I went to the library to use their computer because their’s is much faster than mine and I found several significant items. By the time I had finished my sleuthing, I knew that Emma had not gone out as a single missionary but had gone out in 1899 as Mrs. Broome Smith, a new missionary.
Now comes an interesting series of events. There was a fairly long article in the C&MA magazine about Broome Smith arriving in California from the Congo on July 31, 1898 and then spending four months talking about his missionary work to the churches in California. He spoke 150 times in the four months. He left there Dec. 5th, “for the east and England” hoping to return to the Congo by April 1st.
In January 1899, when he spoke in Dundas, he was married. That was a whirlwind courtship if he left California in December and was married in January. Of course, we do not know if Emma and Broome knew each other and had planned a wedding but Dundas was obviously “east” and I figured out why “England” before he returned to the Congo. He was born in England and likely his parents still lived there. So he married Emma, they went to England to see his folks and then to the Congo, all between July 31, 1898 and April 1, 1899.
Then, in The Christian and Missionary Alliance magazine, Dec. 30, 1899:
“Death on the Mission Field
We regret to learn that Mrs. Broome Smith, of our Congo Mission, recently married and sent out to this field, died from fever on the Congo on the twenty-fourth of October. Our prayerful sympathy is with our dear brother in his severe bereavement after so short and happy a union in the service of their common Lord.”
We do not know if he brought Emma’s body back to Canada.

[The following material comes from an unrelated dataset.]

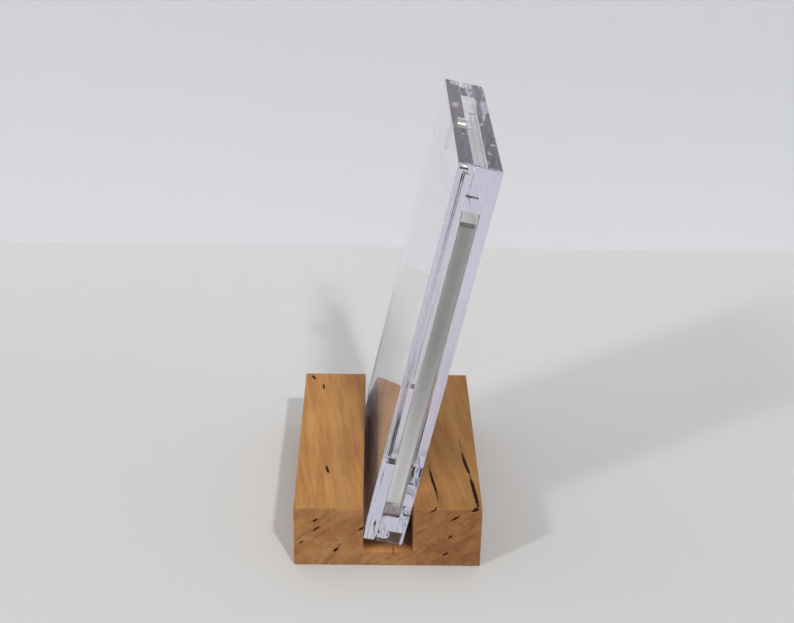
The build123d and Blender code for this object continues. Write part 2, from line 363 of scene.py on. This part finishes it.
def makeWood(values):
    material, tree = newMaterial("oiledHardwood")
    x, y, z = parts(tree, ownSpace(tree))
    grain = {name: grainNoise(tree, values["grainTurn"], *settings)
             for name, settings in values["noises"].items()}
    endGrain = remap(tree, calc(tree, "ABSOLUTE", facing(tree)[1]), *values["squarely"])

    def byEnd(alongGrain, onEnd):
        return remap(tree, endGrain, 0, 1, alongGrain, onEnd)

    # rings: distance from the pith, wandering slowly along the grain
    fromPithX = calc(tree, "SUBTRACT", x, values["pith"][0])
    fromPithZ = calc(tree, "SUBTRACT", z, values["pith"][1])
    squares = calc(tree, "ADD", product(tree, fromPithX, fromPithX),
                   product(tree, fromPithZ, fromPithZ))
    wander = product(tree, grain["wander"], values["ringWander"])
    radius = calc(tree, "ADD", calc(tree, "SQRT", squares), wander)
    around = calc(tree, "ARCTAN2", fromPithX, fromPithZ)
    turns = calc(tree, "FRACT", calc(tree, "DIVIDE", radius, values["ringWidth"]))
    # flecks follow the rings: fine across them, drawn out round the pith, long down the grain
    flecks = values["flecks"]
    polar = joined(tree, X=product(tree, radius, flecks["across"]),
                   Y=product(tree, y, flecks["along"]), Z=product(tree, around, flecks["round"]))
    grain["flecks"] = noise(tree, polar, 1.0, flecks["detail"], flecks["roughness"], flecks["bend"])
    grain["speckle"] = noise(tree, ownSpace(tree), *values["speckle"])
    patterns = {name: remap(tree, grain[name], *onset) for name, onset in values["onsets"].items()}
    patterns["ring"] = calc(tree, "POWER", turns, values["ringSharpness"])
    blend = calc(tree, "ADD", product(tree, grain["figure"], 0.5), product(tree, grain["cloud"], 0.5))
    tone = mixColour(tree, remap(tree, blend, *values["mottle"]), values["light"], values["middle"])
    for name, depths in values["depths"].items():
        tone = mixColour(tree, product(tree, patterns[name], byEnd(*depths)), tone, values["dark"])
    # end grain, and the tints across the block: sapwood, painted shade beside the slot, and heartwood
    # with painted shade of the case on the top
    tone = shade(tree, endGrain, tone, values["endShade"])
    shift = product(tree, calc(tree, "SUBTRACT", grain["cloud"], 0.5), values["drift"])
    drift = calc(tree, "ADD", x, shift)
    outer, beside, heartwoodAndShade = values["outerSide"], values["shadeBesideSlot"], values["heartwoodAndShade"]
    tone = shade(tree, remap(tree, drift, *outer["across"]), tone, outer["tint"])
    # painted shade on the top beside the slot
    slotShadeMask = remap(tree, calc(tree, "ABSOLUTE", x), *beside["across"])
    tone = shade(tree, product(tree, slotShadeMask, byEnd(1.0, 0.0)), tone, beside["tint"])
    # heartwood, and painted shade of the case on the top
    heartAndShadeDrift = calc(tree, "ADD", drift, byEnd(heartwoodAndShade["topShadeShift"], 0.0))
    tone = shade(tree, remap(tree, heartAndShadeDrift, *heartwoodAndShade["across"]), tone, heartwoodAndShade["tint"])
    # painted light at the slot's open near end, painted shade deeper inside
    litSlotEnd, intoSlotShade = slotMasks(tree, x, y, z, calc(tree, "SUBTRACT", 1.0, endGrain), values["slot"])
    tone = shade(tree, litSlotEnd, tone, values["slotEndLight"])
    lying = remap(tree, facing(tree)[2], *values["squarely"])
    tone = shade(tree, intoSlotShade, tone, mixColour(tree, lying, values["slotWallShade"], values["slotFloorShade"]))
    tone = mixColour(tree, gumMask(tree, values), tone, values["gum"])
    oil = values["oil"]
    height = calc(tree, "ADD", product(tree, grain["fibre"], 0.5),
                  product(tree, patterns["pores"], -0.5))
    shader = addNode(tree, "ShaderNodeBsdfPrincipled", None, Base_Color=tone, IOR=oil["ior"],
                     Roughness=remap(tree, grain["fibre"], *oil["over"], *oil["roughness"]),
                     Normal=bumpOf(tree, height, oil["bump"], oil["height"]),
                     Specular_IOR_Level=oil["specular"]).outputs[0]
    finishOf(tree, shader)
    return material


dress("stand_block", makeWood(woodValues))
print("hardwood block dressed")


caseValues = {"foot": (-0.007852, 0.007354)}  # x and z of the case's lower front edge
acrylicValues = {
    "ior": 1.49,
    "roughness": 0.012,
    "density": 12.0,
    "tint": (0.79, 0.77, 0.89, 1),
    "shadow": (0.90, 0.895, 0.895, 1),
    "wave": {"across": 55, "drawnOut": 4, "height": 0.000012},
    "seamShade": {  # painted shade: a dark line along the parting line beside the rails, where the gap looks dark
        "depth": (0.00142, 0.00232),    # back from the case's front
        "inward": (0.0009, 0.0005),     # in from its sides: where it sets in and is full
        "colour": (0.004, 0.0035, 0.005, 1),
        "farSide": 0.12,                # it is faint on the side towards +Y
        "sideStep": (0.01, -0.01),
        "rampHeight": 0.125,
        # height up the case and strength there
        "strength": ((0.0300, 0.0), (0.0308, 1.0), (0.0430, 1.0), (0.0465, 0.30), (0.0560, 0.17),
                     (0.0750, 0.10), (0.0850, 0.20), (0.1000, 0.34), (0.1100, 0.60), (0.1188, 0.60),
                     (0.1200, 1.0), (0.1216, 1.0), (0.1218, 0.0)),
    },
}
sleeveValues = {
    "ior": 1.53,
    "roughness": 0.02,
    "density": 60.0,
    "tint": (0.80, 0.785, 0.775, 1),
    "shadow": (0.90, 0.90, 0.90, 1),
    "wave": {"across": 80, "drawnOut": 5, "height": 0.00003},
}


def caseLean():
    # the case slides up its own length, so the slide's axis gives its lean from upright
    axis = frame["joints"][0]["axis"]
    return math.atan2(axis[0], axis[2])


def seamShadeMask(tree, values):
    # one where shade is painted on the parting line, in the case's own frame: x back from its front
    # face, y along the slot from its middle, z up its length
    low, high = (Vector(c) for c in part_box("front_cover"))
    foot, halfWidth = caseValues["foot"], (high.y - low.y) / 2
    middle = (low.y + high.y) / 2
    space = ownSpace(tree, location=(foot[0], middle, foot[1]), rotation=(0, caseLean(), 0))
    depth, along, height = parts(tree, space)
    front, back = values["depth"]
    inGap = product(tree, calc(tree, "GREATER_THAN", depth, front),
                    calc(tree, "LESS_THAN", depth, back))
    setsIn, full = values["inward"]
    edge = remap(tree, calc(tree, "ABSOLUTE", along), halfWidth - setsIn, halfWidth - full)
    nearer = remap(tree, along, *values["sideStep"], values["farSide"], 1.0)
    perHeight = 1 / values["rampHeight"]
    ramp = addNode(tree, "ShaderNodeValToRGB", None, Fac=product(tree, height, perHeight))
    stops = ramp.color_ramp.elements  # a new ramp has two stops already
    for index, (place, strength) in enumerate(values["strength"]):
        stop = stops[index] if index < 2 else stops.new(place * perHeight)
        stop.position = place * perHeight
        stop.color = (strength, strength, strength, 1)
    return product(tree, inGap, edge, nearer, ramp.outputs["Color"])


def makeClear(name, values):
    material, tree = newMaterial(name)
    wave = values["wave"]
    swell = noise(tree, ownSpace(tree, (1, 1, wave["drawnOut"])), wave["across"], detail=2)
    shader = addNode(tree, "ShaderNodeBsdfPrincipled", None, Base_Color=(1, 1, 1, 1),
                     Roughness=values["roughness"], IOR=values["ior"], Transmission_Weight=1.0,
                     Normal=bumpOf(tree, swell, 1.0, wave["height"])).outputs[0]
    if "seamShade" in values:
        # painted shade: a dark diffuse mixed into the plastic along the parting line
        dark = addNode(tree, "ShaderNodeBsdfDiffuse", None, Color=values["seamShade"]["colour"]).outputs[0]
        shader = mixShaders(tree, seamShadeMask(tree, values["seamShade"]), shader, dark)
    # lamps shine through with a small loss, as through the real plastic
    passing = addNode(tree, "ShaderNodeBsdfTransparent", None, Color=values["shadow"]).outputs[0]
    shadowRay = addNode(tree, "ShaderNodeLightPath").outputs["Is Shadow Ray"]
    volume = addNode(tree, "ShaderNodeVolumeAbsorption", None, Color=values["tint"],
                     Density=values["density"]).outputs[0]
    finishOf(tree, mixShaders(tree, shadowRay, shader, passing), volume)
    return material


clearAcrylic = makeClear("clearAcrylic", acrylicValues)
for nodeName in ("rear_shell", "front_cover"):
    dress(nodeName, clearAcrylic)
dress("card_sleeve", makeClear("clearSleeve", sleeveValues))
print("clear mouldings dressed")


metalValues = {
    "cover_magnet": {"colour": (0.52, 0.47, 0.38, 1), "roughness": (0.23, 0.31)},
    "shell_keeper": {"colour": (0.60, 0.59, 0.57, 1), "roughness": (0.25, 0.33)},
}
platingValues = {"scale": 900, "detail": 2, "over": (0.3, 0.7), "bump": 0.05, "height": 0.00005}


def makePlating(name, values, plating):
    # thin plating: a fine grain that changes its gloss and barely lifts it
    material, tree = newMaterial(name)
    grain = noise(tree, ownSpace(tree), plating["scale"], plating["detail"])
    shader = addNode(tree, "ShaderNodeBsdfPrincipled", None, Base_Color=values["colour"], Metallic=1.0,
                     Roughness=remap(tree, grain, *plating["over"], *values["roughness"]),
                     Normal=bumpOf(tree, grain, plating["bump"], plating["height"])).outputs[0]
    finishOf(tree, shader)
    return material


for nodeName, values in metalValues.items():
    dress(nodeName, makePlating(nodeName + "Plating", values, platingValues))
print("magnet and keeper dressed")


cardValues = {
    "face": (0.72, 0.71, 0.69, 1),
    "coreLow": (0.465, 0.46, 0.46, 1),    # the bare edges, with painted shade: darker towards the top, lighter towards the foot
    "coreShadedHigh": (0.150, 0.146, 0.143, 1),
    "edgeLow": (0.57, 0.57, 0.57, 1),     # and beside the faces
    "edgeShadedHigh": (0.205, 0.20, 0.197, 1),
    "farEdge": (0.58, 0.575, 0.57, 1),    # the edge towards +Y, without the painted shade of the near edges
    "top": (0.36, 0.355, 0.35, 1),
    "rim": (0.004, 0.003, 0.003, 1),      # a dark band round the uppermost edge
    "rimHeight": 0.0011,
    "rimFade": 0.0001,
    "thickness": 0.0044,
    "border": (0.20, 0.34),               # of the thickness, from the core to the faces
    "fade": (-0.048, 0.014),              # where the painted shade sets in and is full, up the card
    "layer": {"thickness": 0.00035, "alongScale": 25, "detail": 3, "share": 0.22},
    "tooth": {"scale": 2500, "detail": 3, "share": 0.12, "bump": 0.2, "height": 0.00004},
    "roughness": 0.62,
    "squarely": {"faces": (0.7, 0.9), "farEdge": (0.5, 0.9)},  # how far a face looks that way to count
}


def makeCard(values):
    material, tree = newMaterial("cardBoard")
    lean, thickness, squarely = caseLean(), values["thickness"], values["squarely"]
    low, high = (Vector(c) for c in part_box("display_card"))
    halfHeight = ((high.z - low.z) - thickness * math.sin(lean)) / (2 * math.cos(lean))
    normalX, normalY, normalZ = facing(tree)
    across = calc(tree, "ADD", product(tree, normalX, math.cos(lean)),
                  product(tree, normalZ, -math.sin(lean)))
    upward = calc(tree, "ADD", product(tree, normalX, math.sin(lean)),
                  product(tree, normalZ, math.cos(lean)))
    # the card's own frame, turned by the lean: x through its thickness, z up its length
    depth, _, height = parts(tree, ownSpace(tree, location=(low + high) / 2, rotation=(0, lean, 0)))
    layer, tooth = values["layer"], values["tooth"]
    sheets = joined(tree, X=calc(tree, "DIVIDE", depth, layer["thickness"]),
                    Z=product(tree, height, layer["alongScale"]))
    layers = noise(tree, sheets, 1, layer["detail"])
    # painted shade: the bare edges darker towards the top of the card
    shadeRise = remap(tree, height, *values["fade"])
    core = mixColour(tree, shadeRise, values["coreLow"], values["coreShadedHigh"])
    edge = mixColour(tree, shadeRise, values["edgeLow"], values["edgeShadedHigh"])
    border = remap(tree, calc(tree, "ABSOLUTE", depth),
                   *(share * thickness for share in values["border"]))
    bare = mixColour(tree, border, core, edge)
    bare = mixColour(tree, product(tree, layers, layer["share"]), bare, values["coreShadedHigh"])
    bare = mixColour(tree, remap(tree, normalY, *squarely["farEdge"]), bare, values["farEdge"])
    rimStart = halfHeight - values["rimHeight"]
    rim = remap(tree, height, rimStart - values["rimFade"], rimStart + values["rimFade"])
    bare = mixColour(tree, rim, bare, values["rim"])
    teeth = noise(tree, ownSpace(tree), tooth["scale"], tooth["detail"])
    face = mixColour(tree, product(tree, teeth, tooth["share"]), values["face"], values["coreLow"])
    onFace = remap(tree, calc(tree, "ABSOLUTE", across), *squarely["faces"])
    onTop = remap(tree, upward, *squarely["faces"])
    colour = mixColour(tree, onTop, mixColour(tree, onFace, bare, face), values["top"])
    shader = addNode(tree, "ShaderNodeBsdfPrincipled", None, Base_Color=colour,
                     Roughness=values["roughness"],
                     Normal=bumpOf(tree, teeth, tooth["bump"], tooth["height"])).outputs[0]
    finishOf(tree, shader)
    return material


dress("display_card", makeCard(cardValues))
print("display card dressed")

# light goes to and fro many times in the clear plastic before it leaves
cycles = bpy.context.scene.cycles
cycles.max_bounces = 48
cycles.transmission_bounces = 32
cycles.glossy_bounces = 40
cycles.transparent_max_bounces = 32
print("light bounces set")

I suspect she is buried in Africa. There would not have been money to bring her back. The cryptic Congo ledger record that the archivist found for me said simply “Broome left the field Dec. 12, 1899.”
I found no further record of him in the C&MA archives. He either left missionary work or he went to work for a different mission. All comments about Broome’s dedication and passion for the work leads one to suspect he continued somewhere. There was also this comment in the 1899-1900 Annual Report from Dr. Cramer, superintendent of Congo mission:
“The mission sustained a severe loss during the year in the death of Mrs. Broome P. Smith, of whose character and work the brethren on the field speak in the highest terms.”
(Lineage: Emma-5, Thomas D.-4, Catharine Harrison-3, John-2, Alexander Douglass-1)
In the annual reports of the Christian & Missionary Alliance, there were indications that some missionaries were unhappy with their lot at their station, but that did not appear to be the case in the Congo mission where Dr. Reid had nothing but praise for his work and his people and they for him. Some people questioned the C&MA for not providing financial reports of where the money went and they tried to supply reports accordingly. The Congo mission received more than the Sudan mission, their only two missions in Africa, but the Congo mission must have been much larger, at one time having 40 missionaries there, scattered among seven stations on the north bank of the Congo River. Missionaries did not receive money directly from C&MA. Money was sent to the Superintendent of the mission who allocated it pro rata to various members of the mission. It must have been a very hard life.
During the years 1895 – 1916 things in Congo were very bad. King Leopold of Belgium had claimed the area as his personal domain and was stripping the country of its natural resources. While he never visited Congo himself, he maintained an armed force there who were rewarded for their success in forcing the natives to work extracting rubber. The army was brutal and there have been calls recently that the period during which the population was greatly diminished by murder and dreadful working conditions should be considered genocide. By the time the truth came out to the world, the competition by other rubber companies who could produce rubber cheaper, and the world demand for King Leopold to be accountable for his actions, stopped the devastation as no longer worth the effort.
During this time missionaries were allowed in by suffrage only; in other words keep your mouth shut about what goes on or you will be kicked out of the country. Nothing in the annual reports of the C&MA spoke to the horrible situation in the country except occasionally an allusion to “troubled times” or “we thought our mission was completely lost.” Even in these trying conditions or perhaps because of them, the missionaries were able to win converts. I explored enough reports to learn that the Congo mission did not shut down at the time of Broome Smith’s departure, but it was severely hurt for lack of workers and had to withdraw from some of its outlying areas.